Which is why the unexpectedly broke Henry tries to withhold the car from the rest of his collateral when pitching his filthier, richer uncle for a loan. But blood isn’t much thicker than a dotted line, so the best deal he can get is $50,000 and six weeks to marry a woman wealthy enough to pay it back. The murder is just because he doesn’t like people in general: “She’ll be everywhere… touching things.”
The terminally eligible Henry calls to mind a Cary Grant type, even down to his provenance; Jack Ritchie’s original short story, “The Green Heart,” first appeared in Alfred Hitchcock’s Mystery Magazine. Walter Matthau, however, is not a Cary Grant type. Among the supper club crowd, he’s a kissed frog stuck just shy of princehood.
May wanted Christopher Plummer. Paramount wouldn’t foot the bill without Matthau, still white-hot off a more famous movie about odd coupling. But when the powers that be insisted on Carol Channing for a better half, the writer came to his rescue. “It has to be someone who really disappears,” she insisted. “It’s the guy’s movie.” The studio offered to let her do the disappearing (for no additional pay) if she cared that much about it. So Elaine May starred for the same reason she directed – self-defense.
The girl arrives in the guy’s movie 27 minutes in, blocked by a hat. Her first words come three minutes later, an omen: “I’m terribly sorry.” In between, she drops two gloves, a spoon, and a teacup. “Did I say she was primitive?” seethes Henry after successfully popping the question, “I retract that – she’s feral.”
But bug-eyed botanist Henrietta Lowell refuses to annoy. The only victims of her pathological butterfingers are the snobs that sneer behind her back and the husband plotting her demise in front. Her expletive of choice is “heavens.” She’s flustered by the very thought of her suitor’s presence. If Henry seriously intends on turning her into mulch, May-the-actress doesn’t make it easy for him.

To his credit, he applies himself to homicide. Henry commits her frond trivia to memory, making an absolute meal out of the word “Bougainvillea” days after first hearing it.

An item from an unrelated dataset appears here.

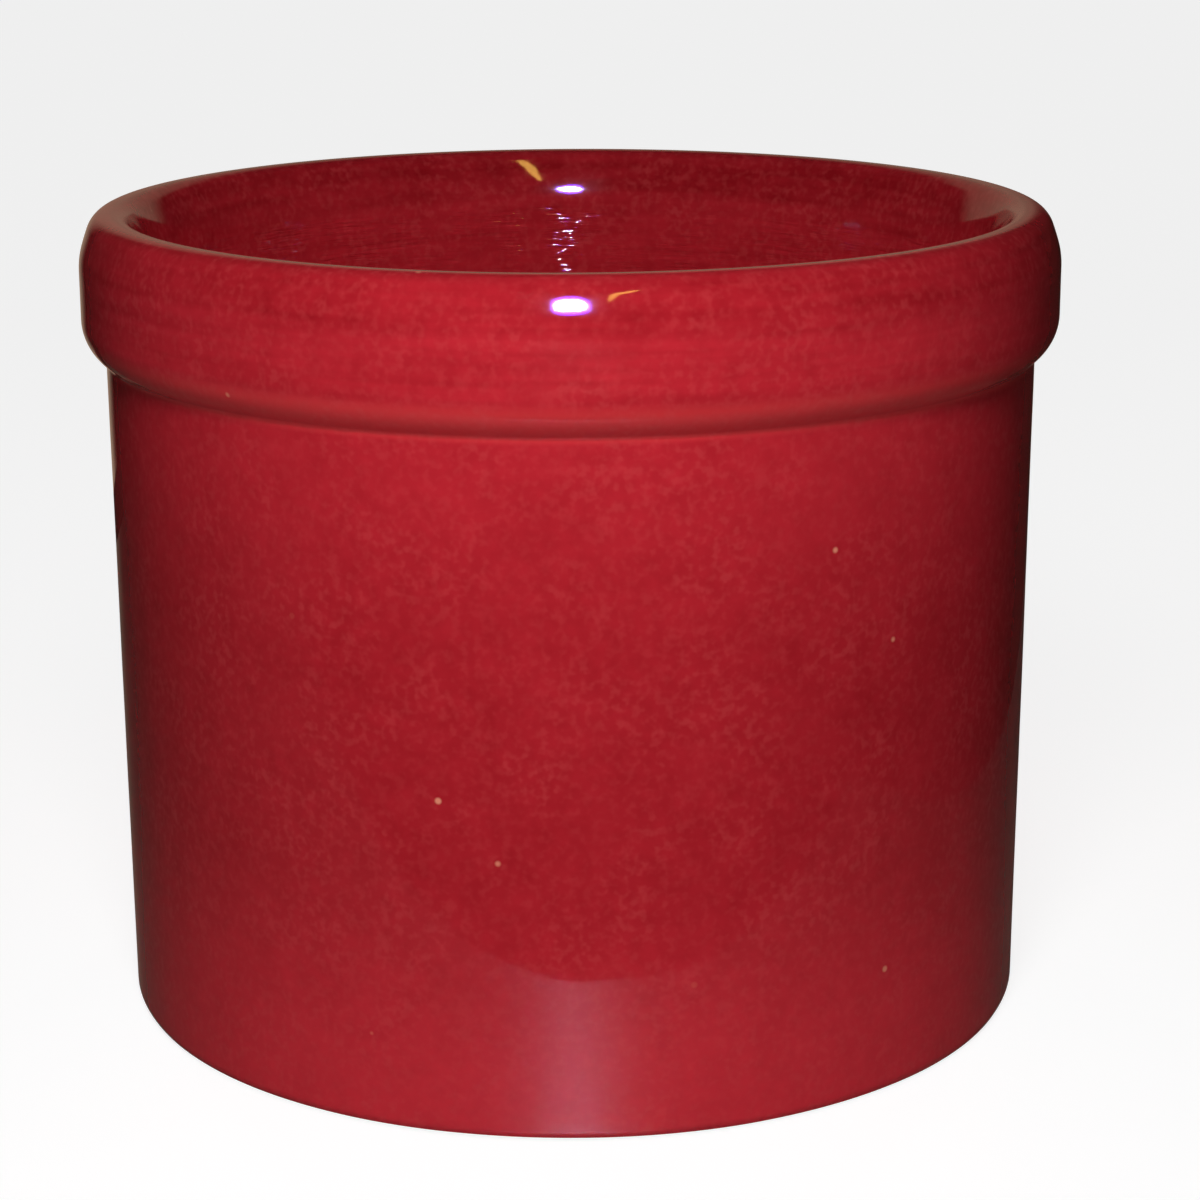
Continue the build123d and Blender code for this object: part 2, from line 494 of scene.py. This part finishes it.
def new_card(width, depth):
    """A flat card that lies about the origin."""
    bm = bmesh.new()
    bmesh.ops.create_grid(bm, x_segments=1, y_segments=1, size=0.5)
    bmesh.ops.scale(bm, verts=bm.verts, vec=(width, depth, 1))
    return bm


# The wall glows with its own tone, lit by no lamp, as a painted reflection, and fades out towards its left
# and right ends
wall_left = -0.30
wall_right = 0.21
wall_fade = 0.10
wall_height = 0.42
wall_distance = 0.40
wall_level = 0.0005
wall_tone = (0.33, 0.23, 0.16, 1.0)
black = (0.0, 0.0, 0.0, 1.0)
tan_wall, tree, shader = new_material("tan_wall", {"Base Color": black, "Emission Color": wall_tone, **matt})
place = add_node(tree, "ShaderNodeTexCoord").outputs["Object"]
across = add_node(tree, "ShaderNodeSeparateXYZ", {"Vector": place}).outputs["X"]
left_end = add_range(tree, across, wall_left, wall_left + wall_fade)
right_end = add_range(tree, across, wall_right - wall_fade, wall_right, 1.0, 0.0)
tree.links.new(add_math(tree, "MULTIPLY", left_end, right_end), shader.inputs["Emission Strength"])
bm = new_card(wall_right - wall_left, wall_height)
bmesh.ops.rotate(bm, verts=bm.verts, cent=(0, 0, 0), matrix=Matrix.Rotation(quarter, 3, "X"))
wall_place = ((wall_left + wall_right) / 2, wall_distance, wall_height / 2 + wall_level)
bmesh.ops.translate(bm, verts=bm.verts, vec=wall_place)
only_mirrored(new_stage("wall_card", bm, tan_wall))

# The table is turned a little about the point of its front edge that lies before the crock
table_width = 0.67
table_depth = 0.5
table_across = -0.115
table_front = -0.153
table_level = 0.0004
table_turn = math.radians(6.9)
table_look = {"Base Color": (0.18, 0.15, 0.12, 1.0), "Roughness": 0.38, "IOR": 2.3}
dim_table, tree, shader = new_material("dim_table", table_look)
bm = new_card(table_width, table_depth)
bmesh.ops.translate(bm, verts=bm.verts, vec=(table_across, table_depth / 2 + table_front, table_level))
turn = Matrix.Rotation(table_turn, 3, "Z")
bmesh.ops.rotate(bm, verts=bm.verts, cent=(0, table_front, 0), matrix=turn)
only_mirrored(new_stage("table_card", bm, dim_table))

# The lamps: five soft ones light the crock and don't show in its glaze. They are a key beside the
# camera, a low fill in front, a pair behind and one above the mouth. Three bright ones show in the
# glaze and light nothing: the flash, its violet fringe and a long orange tube.
middle = (0, 0, 0.08)
rim_spot = (0, -0.08, 0.142)
back_beam = math.radians(14)
above_beam = math.radians(8)


def add_lamp(name, place, target, power, size, **settings):
    """An oval lamp that faces a target. Its size is a width and a height."""
    lamp = bpy.data.lights.new(name, "AREA")
    lamp.energy = power
    lamp.shape = "ELLIPSE"
    lamp.size, lamp.size_y = size
    for key, value in settings.items():
        setattr(lamp, key, value)
    piece = bpy.data.objects.new(name, lamp)
    piece.location = place
    piece.rotation_euler = (Vector(target) - Vector(place)).to_track_quat("-Z", "Y").to_euler()
    piece.visible_camera = False
    bpy.context.collection.objects.link(piece)
    return piece


soft_lamps = [
    add_lamp("key", place=(-0.026, -0.39, 0.38), target=middle, power=1.45, size=(0.14, 0.14)),
    add_lamp("low_fill", place=(0, -0.75, 0.03), target=middle, power=1.2, size=(0.3, 0.04)),
]
for name, across in (("back_left", -0.6), ("back_right", 0.6)):
    place = (across, 1.25, 0.1)
    soft_lamps.append(add_lamp(name, place, middle, power=0.09, size=(0.2, 0.1), spread=back_beam))
above = add_lamp("above", (0, 0, 1.2), (0, 0, 0), power=0.03, size=(0.03, 0.03), spread=above_beam)
soft_lamps.append(above)
for lamp in soft_lamps:
    lamp.visible_glossy = False

tube_place = Vector((0.57, -2.7, 2.2))
tube_target = (tube_place.x, tube_place.y, 0)
bright_lamps = (
    add_lamp("flash", (0, -0.561, 0.40), rim_spot, power=3.2, size=(0.062, 0.034), color=(1.0, 0.93, 0.92)),
    add_lamp("halo", (0, -0.563, 0.40), rim_spot, power=1.3, size=(0.084, 0.088), color=(0.12, 0.03, 1.0)),
    add_lamp("tube", tube_place, tube_target, power=9.0, size=(0.15, 2.0), color=(1.0, 0.6, 0.12)),
)
for lamp in bright_lamps:
    lamp.visible_diffuse = False

# The surroundings: a plain world with nothing in it, behind the floor and the cards.
# It is near black as a light on the crock, and pale to the camera and in what mirrors it.
world_dark = (0.012, 0.012, 0.012, 1.0)
world_pale = (0.88, 0.88, 0.88, 1.0)
world = bpy.data.worlds.new("room")
bpy.context.scene.world = world
world.use_nodes = True
tree = world.node_tree
tree.nodes.clear()
tone = add_mix(tree, add_seen(tree), world_dark, world_pale)
glow = add_node(tree, "ShaderNodeBackground", {"Color": tone})
add_node(tree, "ShaderNodeOutputWorld", {"Surface": glow.outputs["Background"]})

# The camera: a long lens at arm's length, looking down at the crock.
# It stands square in front of the crock, and is panned and rolled by less than a degree.
lens = 92.49
sensor_width = 36
camera_place = (0, -0.5615, 0.2220)
camera_pan = math.radians(-0.527)
camera_dip = math.radians(14.96)
camera_roll = math.radians(-0.2)
camera_data = bpy.data.cameras.new("camera")
camera_data.lens = lens
camera_data.sensor_width = sensor_width
camera = bpy.data.objects.new("camera", camera_data)
camera.location = camera_place
pan = Matrix.Rotation(camera_pan, 3, "Z")
dip = Matrix.Rotation(quarter - camera_dip, 3, "X")
roll = Matrix.Rotation(camera_roll, 3, "Z")
camera.rotation_euler = (pan @ dip @ roll).to_euler()
bpy.context.collection.objects.link(camera)
bpy.context.scene.camera = camera
bpy.context.scene.view_settings.view_transform = "Standard"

He proposes by comparing their star-crossed taxonomies. By the time Henrietta discovers her own species, Alsophila grahami, Henry has studied enough to understand exactly what she’s sacrificing by naming it in his honor. Until then it’s an unspoken sight gag that anyone this rich would have the complexion of a basset hound, but in that moment of realization, Matthau lets all his lines show – the tin man has carbon on his valves.

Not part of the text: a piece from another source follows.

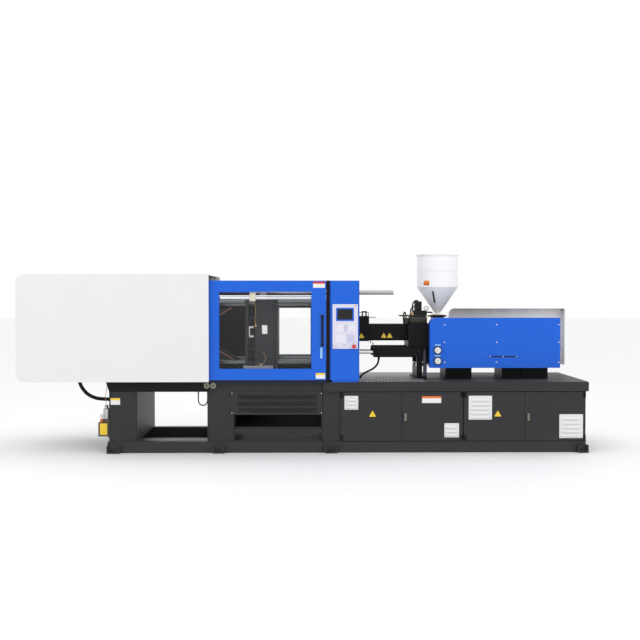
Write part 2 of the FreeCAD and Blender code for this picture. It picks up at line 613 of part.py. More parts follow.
def crosshead_link(sz):
    """Link from the rear link's arm to the crosshead, as two plates with the crosshead pin."""
    arm = lever_point(REST_ANGLE + ARM_ANGLE, ARM_LENGTH, sz)
    head = (crosshead_x(), AXIS_Z + sz * PIN_HEIGHT)
    solids = []
    for side in (1, -1):
        plate = join(bar_plate(arm, head, SMALL_EYE_RADIUS, span(ARM_LINK_Y, side)))
        solids.append(plate.cut(Part.makeCompound([y_rod(ARM_PIN_RADIUS + PIN_GAP, p[0], (-99, 99), p[1])
                                                   for p in (arm, head)])))
    solids.append(y_rod(ARM_PIN_RADIUS, head[0], (-ARM_LINK_Y[1], ARM_LINK_Y[1]), head[1]))
    return group(solids)


def crosshead():
    """Upright crosshead between the link pairs, on the clamp piston's rod."""
    x = crosshead_x()
    ends = (AXIS_Z - PIN_HEIGHT, AXIS_Z + PIN_HEIGHT)
    y = (-CROSSHEAD_Y, CROSSHEAD_Y)
    pieces = [block((x - 36, x + 36), y, ends), y_rod(36, x, y, ends[0]), y_rod(36, x, y, ends[1]),
              x_rod(70, (x - 36, x + 36), 0, AXIS_Z),
              x_rod(PISTON_ROD_RADIUS, (TAIL_FACE_X - TAIL_THICK - 200, x), 0, AXIS_Z),
              x_rod(PISTON_RADIUS - SLIDE_GAP, (TAIL_FACE_X - TAIL_THICK - 230, TAIL_FACE_X - TAIL_THICK - 195), 0, AXIS_Z)]
    bores = [y_rod(ARM_PIN_RADIUS + PIN_GAP, x, (-99, 99), z) for z in ends]
    return join(pieces).cut(Part.makeCompound(bores))


def tail_platen():
    """Tail platen with forked lugs for the rear toggle links and sliding feet."""
    x = (TAIL_FACE_X - TAIL_THICK, TAIL_FACE_X)
    half = (-PLATEN_HALF, PLATEN_HALF)
    pieces = [block(x, half, (AXIS_Z - PLATEN_HALF, AXIS_Z + PLATEN_HALF))]
    for sz in (1, -1):
        z = AXIS_Z + sz * PIN_HEIGHT
        for side in (1, -1):
            for y in (FORK_INNER_Y, FORK_OUTER_Y):
                pieces += bar_plate((x[1] - 5, z), (TAIL_PIN_X, z), EYE_RADIUS, span(y, side))
    for side in (1, -1):
        pieces.append(block(x, span((WAY_Y[0] + 10, PLATEN_HALF), side),
                            (CLAMP_BED_TOP + WAY_HEIGHT + SLIDE_GAP, AXIS_Z - PLATEN_HALF)))
    cuts = tie_holes((x[0] - 1, x[1] + 1), TIE_RADIUS + SLIDE_GAP)
    cuts += [y_rod(LINK_PIN_RADIUS + PIN_GAP, TAIL_PIN_X, (-300, 300), AXIS_Z + sz * PIN_HEIGHT) for sz in (1, -1)]
    cuts.append(x_rod(PISTON_ROD_RADIUS + SLIDE_GAP, (x[0] - 1, x[1] + 1), 0, AXIS_Z))
    return join(pieces).cut(Part.makeCompound(cuts))


def adjusting_nuts():
    back = TAIL_FACE_X - TAIL_THICK
    return group([n.cut(b) for n, b in zip(tie_holes((back - 70, back), TIE_RADIUS + 35),
                                           tie_holes((back - 71, back + 1), TIE_RADIUS + SLIDE_GAP))])


def clamp_cylinder():
    back = TAIL_FACE_X - TAIL_THICK
    x = (back - CLAMP_CYLINDER_LENGTH, back)
    body = join([x_rod(PISTON_RADIUS + 30, x, 0, AXIS_Z), x_rod(PISTON_RADIUS + 65, (x[1] - 45, x[1]), 0, AXIS_Z),
                 x_rod(PISTON_RADIUS + 50, (x[0], x[0] + 50), 0, AXIS_Z)])
    return body.cut(x_rod(PISTON_RADIUS, (x[0] + 40, x[1] - 30), 0, AXIS_Z)).cut(
        x_rod(PISTON_ROD_RADIUS + SLIDE_GAP, (x[1] - 31, x[1] + 1), 0, AXIS_Z))


def door(index):
    """Folded steel door with a vent opening, a hinge barrel on its pin line and, on two doors, a lock hole."""
    low, high, hinge = door_spans()[index]
    y = (-BED_Y - DOOR_THICK, -BED_Y - SLIDE_GAP)
    slab = block((low, high), y, DOOR_Z)
    slab = slab.cut(block((low + 20, high - 20), (y[0] + SHEET, y[1] + 1), (DOOR_Z[0] + 20, DOOR_Z[1] - 20)))
    vx, vz = vent_place(index)
    slab = slab.cut(block((vx[0] + 14, vx[1] - 14), (y[0] - 1, y[0] + SHEET + 1), (vz[0] + 14, vz[1] - 14)))
    if index in (1, 3):
        slab = slab.cut(y_rod(8 + PIN_GAP, lock_x(index), (y[0] - 1, y[1]), 362))
    pin_y = y[0] + HINGE_RADIUS
    barrels = [rod(HINGE_RADIUS, (hinge, pin_y, z), (hinge, pin_y, z + HINGE_LENGTH))
               for z in (DOOR_Z[0], DOOR_Z[1] - HINGE_LENGTH)]
    return join([slab, *barrels])


def vent_place(index):
    low, high, hinge = door_spans()[index]
    return (((low + 36, low + 176), (438, 579)), ((high - 186, high - 36), (155, 299)),
            ((low + 45, low + 283), (335, 579)), ((high - 267, high - 25), (145, 389)))[index]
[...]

May learned to love Matthau, not that he made it easy – it took him a while to call her anything but “Mrs. Hitler” on set. She also learned to love the process, albeit the hardest way possible. The first-time filmmaker was so exacting about her first cut that it took ten months of editing and ran three hours long. Paramount head Robert Evans hacked it down to 102 minutes and sentenced it to theaters. What A New Leaf lost in translation is what drew May to the story in the first place – “I wanted to do the first comedy in which someone got away with murder.”
As released, Henry doesn’t kill any of his competition for Henrietta’s fortune. Instead, he merely studies her passion. Tolerates her favorite drink. Balances her books. Brews her coffee. Cooks her dinner. Helps her get her head through the correct hole of a nightgown for a world-record two minutes. Etcetera. Henry’s saint-patient butler Harold provides the moment of clarity: “This very helplessness has been the stimulus of your own amazing new competence.”
More ink has been spilled about Elaine May’s celluloid footprint than her directorial voice – so what if her third film, Mikey & Nicky, took triple the yardage of Gone With The Wind. Her competence has been called into question since she became the third woman ever inducted into the Director’s Guild of America. On A New Leaf, May was the first to wonder; she had to ask comedy partner Mike Nichols, already two movies deep in his own directing career, how to say, “Action.” But by the end, she wasn’t just competent, but meticulous. Fussy, even.
Love is cleaning the carbon off the valves. Isn’t that romantic? Like Henry says, when Henrietta asks if he’d mind spending the rest of his life pruning the tags off her sweaters.
Not terribly.
“A New Leaf” is available for digital rental or purchase.